TASK DESCRIPTION | Only the lines from the one containing "What three.js and" down to the one containing "const fluteCount = 28", inclusive, are to be quoted exactly.

DATASET ENTRIES |
****************************************

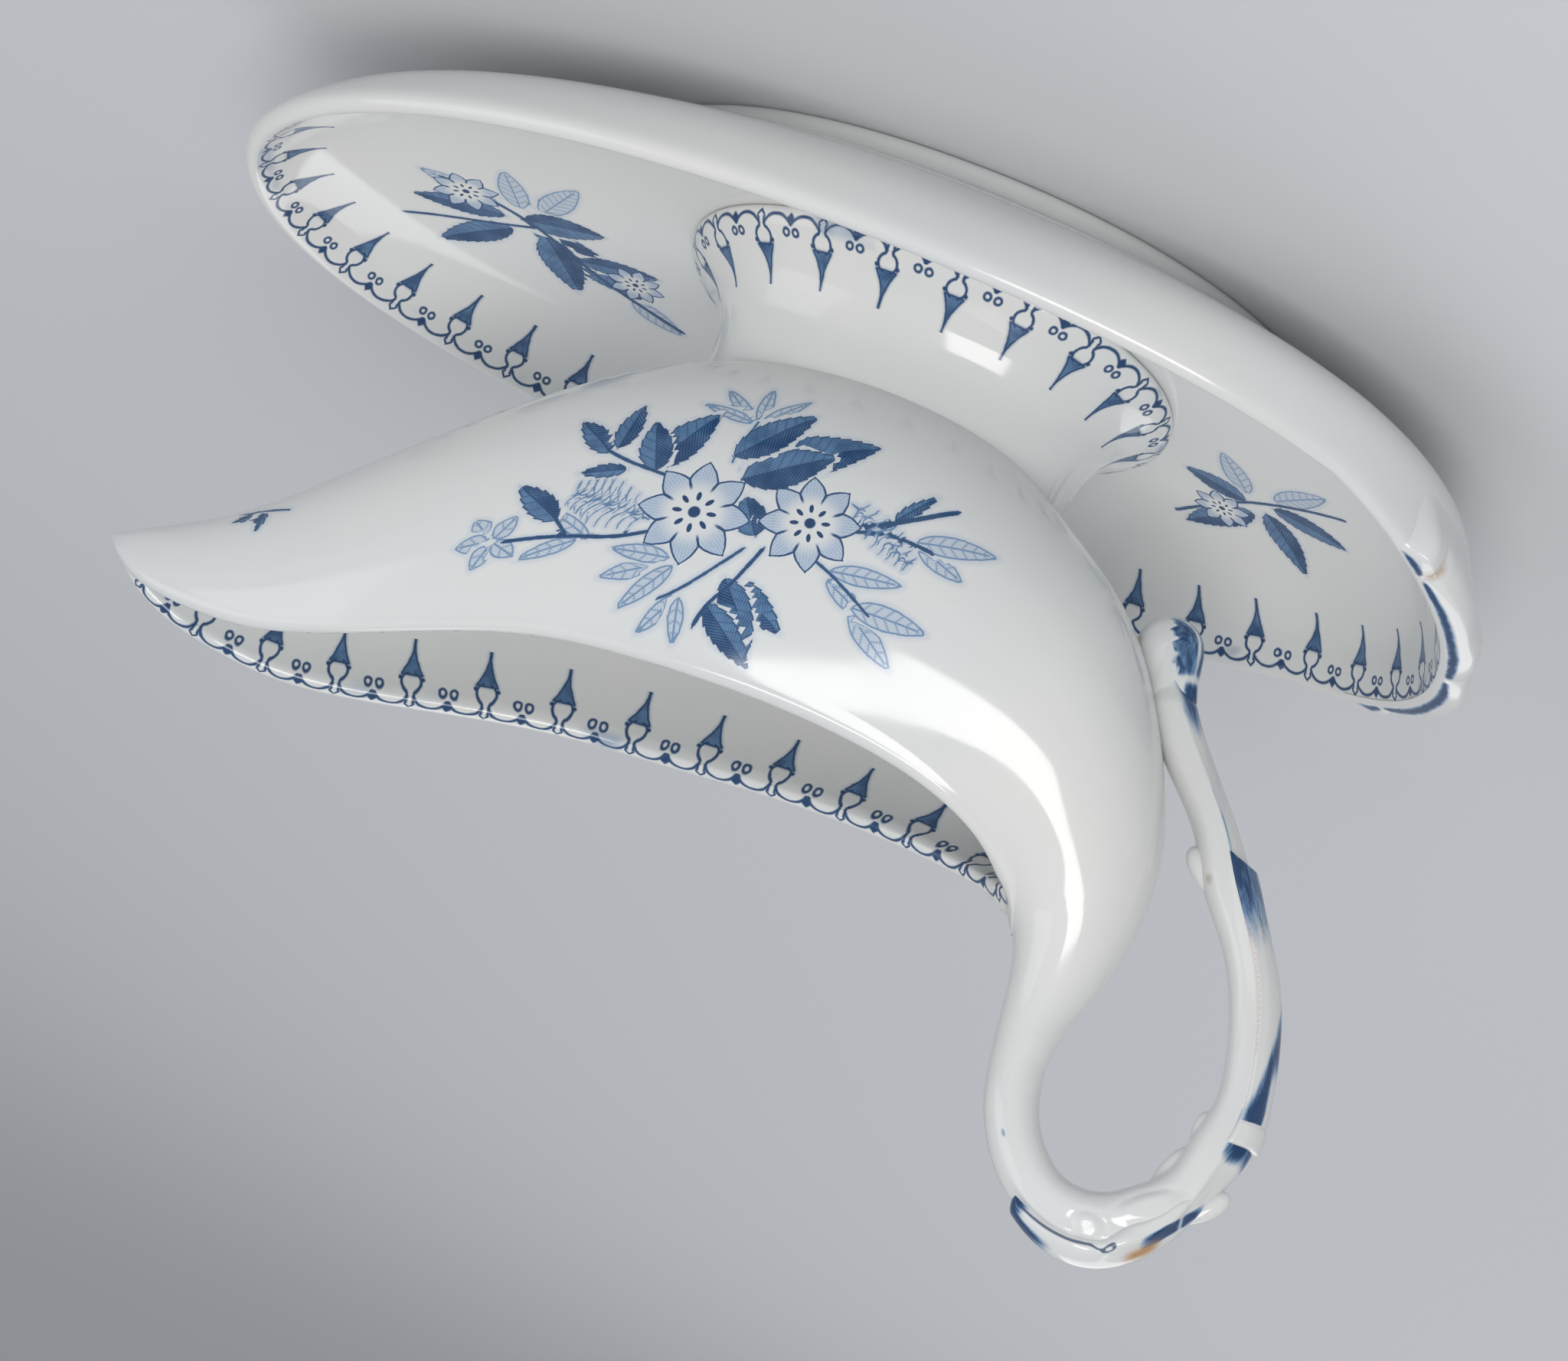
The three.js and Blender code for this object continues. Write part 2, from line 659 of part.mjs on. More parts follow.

****************************************

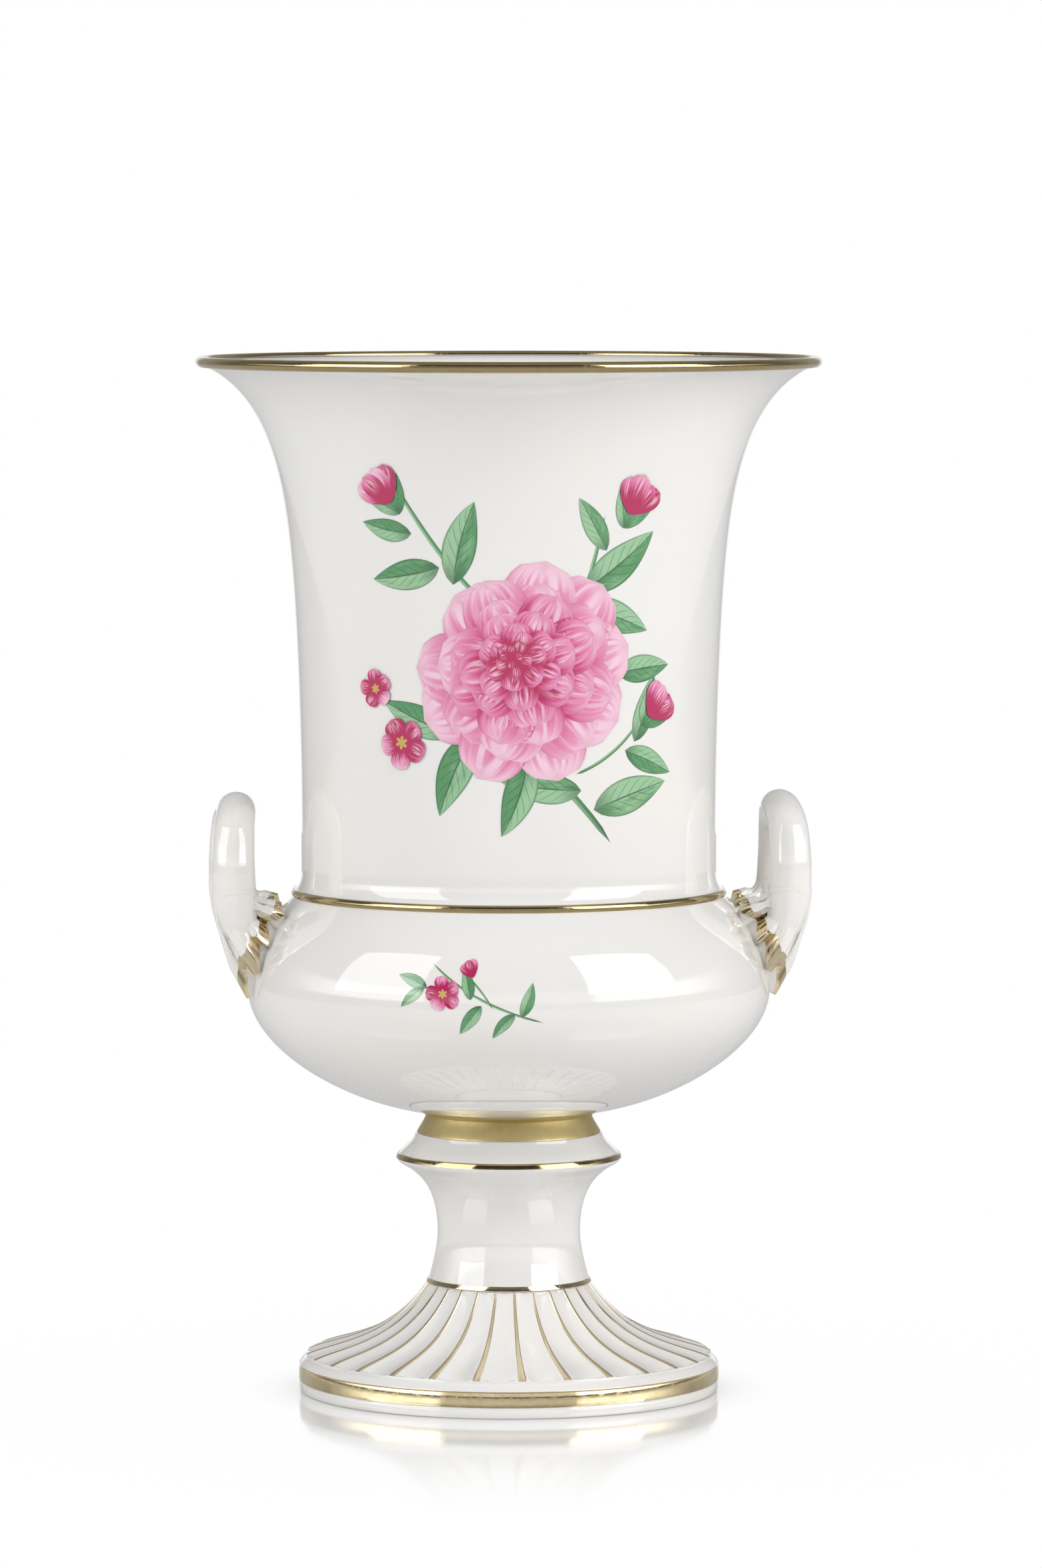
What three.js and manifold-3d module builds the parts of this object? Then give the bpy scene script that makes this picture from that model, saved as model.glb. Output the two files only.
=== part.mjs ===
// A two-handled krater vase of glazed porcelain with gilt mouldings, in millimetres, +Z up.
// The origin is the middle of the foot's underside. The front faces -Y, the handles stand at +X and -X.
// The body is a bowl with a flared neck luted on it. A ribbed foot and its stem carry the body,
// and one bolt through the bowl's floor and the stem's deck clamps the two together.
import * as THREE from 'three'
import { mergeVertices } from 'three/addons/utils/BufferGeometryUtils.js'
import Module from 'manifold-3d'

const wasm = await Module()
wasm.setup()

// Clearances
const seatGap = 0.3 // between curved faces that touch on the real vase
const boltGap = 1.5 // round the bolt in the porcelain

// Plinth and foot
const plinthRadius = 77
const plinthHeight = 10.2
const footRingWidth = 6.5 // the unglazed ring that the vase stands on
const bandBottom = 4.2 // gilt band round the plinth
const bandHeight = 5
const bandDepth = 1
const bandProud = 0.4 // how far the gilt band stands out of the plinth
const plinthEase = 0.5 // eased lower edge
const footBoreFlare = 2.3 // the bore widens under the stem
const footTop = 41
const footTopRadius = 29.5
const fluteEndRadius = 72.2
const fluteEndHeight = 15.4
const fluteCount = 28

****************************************

ANSWER TO THE PROBLEM |
What three.js and manifold-3d module builds the parts of this object? Then give the bpy scene script that makes this picture from that model, saved as model.glb. Output the two files only.
=== part.mjs ===
// A two-handled krater vase of glazed porcelain with gilt mouldings, in millimetres, +Z up.
// The origin is the middle of the foot's underside. The front faces -Y, the handles stand at +X and -X.
// The body is a bowl with a flared neck luted on it. A ribbed foot and its stem carry the body,
// and one bolt through the bowl's floor and the stem's deck clamps the two together.
import * as THREE from 'three'
import { mergeVertices } from 'three/addons/utils/BufferGeometryUtils.js'
import Module from 'manifold-3d'

const wasm = await Module()
wasm.setup()

// Clearances
const seatGap = 0.3 // between curved faces that touch on the real vase
const boltGap = 1.5 // round the bolt in the porcelain

// Plinth and foot
const plinthRadius = 77
const plinthHeight = 10.2
const footRingWidth = 6.5 // the unglazed ring that the vase stands on
const bandBottom = 4.2 // gilt band round the plinth
const bandHeight = 5
const bandDepth = 1
const bandProud = 0.4 // how far the gilt band stands out of the plinth
const plinthEase = 0.5 // eased lower edge
const footBoreFlare = 2.3 // the bore widens under the stem
const footTop = 41
const footTopRadius = 29.5
const fluteEndRadius = 72.2
const fluteEndHeight = 15.4
const fluteCount = 28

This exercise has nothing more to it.